If you are currently in a wilderness season, Luke 4 reminds you that hunger does not negate calling. If you are experiencing rejection, Luke 4 reminds you that familiarity often blinds people to what God is doing in you. If you are carrying influence, Luke 4 warns you to guard your allegiance and protect your communion. If you are tired, Luke 4 invites you to withdraw and reconnect with the Father.
Authority is not loud. It is steady. It is not desperate. It is anchored. It is not self-promoting. It is obedient. The same Spirit that led Jesus into testing empowered Him in teaching. The same Word that sustained Him in hunger strengthened Him in confrontation. The same composure that resisted Satan enabled Him to walk calmly through wrath.
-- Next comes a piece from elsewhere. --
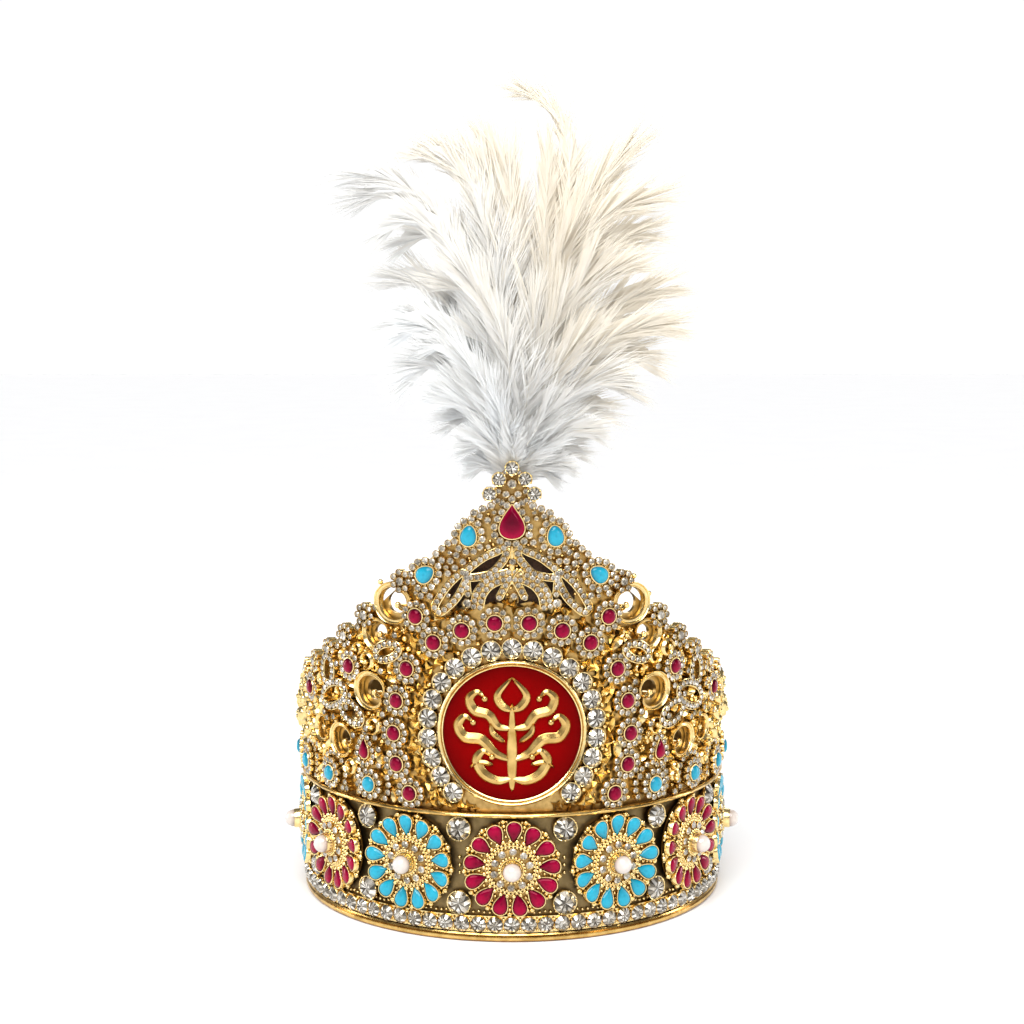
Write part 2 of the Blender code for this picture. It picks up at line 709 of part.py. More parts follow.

Luke 4 is not merely history. It is formation. It is a mirror. It asks you quietly: where is your identity rooted? What governs your hunger? What shortcuts are tempting you? Whose approval are you chasing? Do you withdraw to replenish, or do you run until you collapse? Are you driven by mission, or seduced by comfort?
The hidden architecture of authority is built before it is displayed. The fire comes before the spotlight. The wilderness precedes the synagogue. The rejection precedes the miracles. The solitude sustains the mission. And through it all, obedience is the thread.
You may not see the construction happening in your own life. You may only feel the heat. But Luke 4 whispers that the Spirit is not wasting your desert. He is shaping you for weight you cannot yet imagine carrying.
Authority forged in obedience cannot be easily shaken. Identity rooted in divine affirmation cannot be easily stolen. Mission anchored in purpose cannot be easily diverted.
And when the time comes for you to walk through misunderstanding, through opposition, through noise, you will not need to panic. You will pass through the midst of it and go your way.
That is the quiet power of Luke 4.
That is the architecture beneath the authority.
That is the formation before the fame.